The data he and his associates used to create the decision tool came from a total of more than 197,000 SAVR patients entered into the STS SAVR database during 2011-2013 and more than 25,000 TAVR patients enrolled in the TVT registry during 2014-2015. They used propensity score matching to identify 4,732 matched patients from each group. The patients averaged 81-82 years old, nearly half were women, and their average STS risk score was 5.5-5.8, which meant that patients fell in an intermediate-risk range by this criterion. Just over three-quarters of the TAVR patients had their procedure done via a transfemoral route.
The analysis showed that, overall, 1-year mortality and stroke rates following each type of procedure were not significantly different, and several subgroup analyses failed to identify any type of patient who fell outside this overall pattern. The TAVR patients had a stroke rate that continued to rise during 12-month follow-up, compared with a much flatter pattern among the SAVR patients. While this did not result in an excess stroke rate, the pattern over time suggested that TAVR patients may not have received optimal anticoagulant treatment during the year following their procedure, Dr. Brennan said. The number of months that patients were alive and not hospitalized was also very similar in the SAVR and TAVR groups.
While the 1-year outcomes were very similar, the periprocedural outcomes showed several statistically significant differences. In-hospital mortality was significantly higher in the SAVR patients at 5%, compared with 3% in the TAVR patients. The SAVR patients also were significantly more likely to develop a need for dialysis and a need for red cells and to have a doubled duration in their ICU stay and in their postprocedural length of hospitalization, compared with TAVR patients. On the other hand, TAVR patients were significantly more likely to need a new pacemaker while hospitalized and had a 10 times higher rate of major vascular complications. The stroke rates were very similar in both arms, Dr. Brennan reported .

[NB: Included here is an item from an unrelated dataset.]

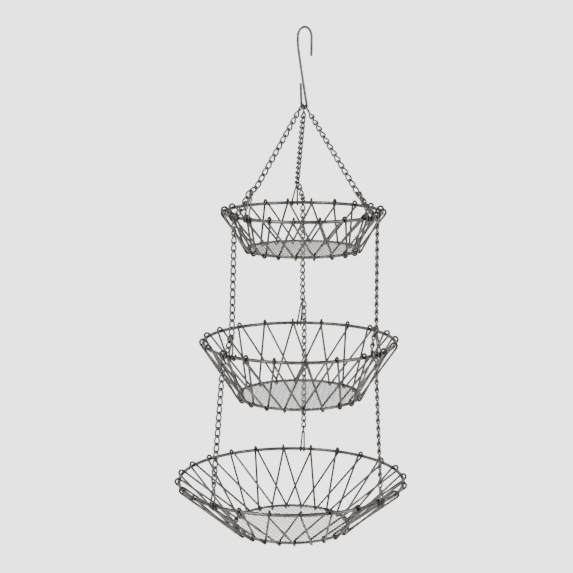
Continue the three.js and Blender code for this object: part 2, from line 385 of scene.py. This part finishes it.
def steel(name, clean, dull, roughness, grain):
    """Worn steel wire: a mottled patina, darker where a per-point attribute says so, which holds real
    tarnish and painted shade where wires touch and cross.
    """
    material = bpy.data.materials.new(name)
    material.use_nodes = True
    nodes = material.node_tree.nodes
    links = material.node_tree.links
    shader = nodes["Principled BSDF"]
    shader.inputs["Metallic"].default_value = 1.0

    place = nodes.new("ShaderNodeTexCoord")
    mottle = nodes.new("ShaderNodeTexNoise")
    mottle.inputs["Scale"].default_value = MOTTLE_SCALE
    mottle.inputs["Detail"].default_value = MOTTLE_DETAIL
    fine = nodes.new("ShaderNodeTexNoise")
    fine.inputs["Scale"].default_value = grain
    fine.inputs["Detail"].default_value = GRAIN_DETAIL
    links.new(place.outputs["Object"], mottle.inputs["Vector"])
    links.new(place.outputs["Object"], fine.inputs["Vector"])

    patina = nodes.new("ShaderNodeValToRGB")
    patina.color_ramp.elements[0].position = DULL_BELOW
    patina.color_ramp.elements[0].color = (*dull, 1)
    patina.color_ramp.elements[1].position = CLEAN_ABOVE
    patina.color_ramp.elements[1].color = (*clean, 1)
    links.new(mottle.outputs["Fac"], patina.inputs["Fac"])

    # Painted contact shade and real tarnish: a per-point attribute darkens the colour towards a darker dull
    # tone where wires touch and cross
    tarnish_and_shade = nodes.new("ShaderNodeAttribute")
    tarnish_and_shade.attribute_name = "tarnish_and_shade"
    darken = nodes.new("ShaderNodeMix")
    darken.data_type = "RGBA"
    darken.inputs["B"].default_value = (*(channel * TARNISH_AND_SHADE_DARKNESS for channel in dull), 1)
    links.new(tarnish_and_shade.outputs["Fac"], darken.inputs["Factor"])
    links.new(patina.outputs["Color"], darken.inputs["A"])
    links.new(darken.outputs["Result"], shader.inputs["Base Color"])

    gloss = nodes.new("ShaderNodeMapRange")
    gloss.inputs["To Min"].default_value = roughness - SMOOTHER
    gloss.inputs["To Max"].default_value = roughness + ROUGHER
    links.new(fine.outputs["Fac"], gloss.inputs["Value"])
    links.new(gloss.outputs["Result"], shader.inputs["Roughness"])

    bump = nodes.new("ShaderNodeBump")
    bump.inputs["Strength"].default_value = BUMP_STRENGTH
    bump.inputs["Distance"].default_value = BUMP_DEPTH
    links.new(fine.outputs["Fac"], bump.inputs["Height"])
    links.new(bump.outputs["Normal"], shader.inputs["Normal"])
    return material


# ---------------------------------------------------------------- S-hook and end links


def half_turn(centre, width, height, steps, sign):
    """Points of a half ellipse from its +X end to its -X end: over the top for +1, under for -1."""
    points = []
    for step in range(steps + 1):
        angle = sign * math.pi * step / steps
        x = centre["x"] + width * math.cos(angle)
        points.append(Vector((x, 0, centre["z"] + height * math.sin(angle))))
    return points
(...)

According to Dr. Brennan, the most striking difference in hospital outcomes was the discharge destination for patients: 70% of TAVR patients went home after their procedural hospitalization, compared with 41% of the SAVR patients. Discharges home following periprocedural hospitalization were “substantially higher” with TAVR, he said.
Another notable feature of these data was how they contrasted with the 1-year outcomes reported from the German Aortic Valve Registry at the American Heart Association Scientific Sessions in November 2016. In the German registry, 1-year mortality after propensity-score adjustment was about 11% among SAVR patients and about 14% among TAVR patients treated with a transfemoral approach, a statistically significant difference, reported Nicolas Werner, MD , of the Ludwigshafen (Germany) Clinic.
“I think the reason we see a difference in the German data is they weren’t able to remove from their analysis the really high-risk patients” who preferentially underwent TAVR, suggested Dr. Brennan. “We had the ability to match patients who had equipoise for undergoing SAVR or TAVR. That’s why our results are more consistent with the findings from the TAVR clinical trials.”
“One of the most important findings from [Dr. Brennan’s] study is [that] it makes the German Registry results look like the outliers rather than the results from the TAVR clinical trials,” commented Howard C. Hermann, MD , professor of cardiovascular disease and director of the cardiac catheterization laboratories at the University of Pennsylvania in Philadelphia.
The data analysis and development of the valveadvice.org website and decision tool received no commercial support. Dr. Brennan had no disclosures. Dr. Hermann has received honoraria and research support from Edwards Pharmaceuticals, research support from Medtronic, and honoraria and research support from several other companies.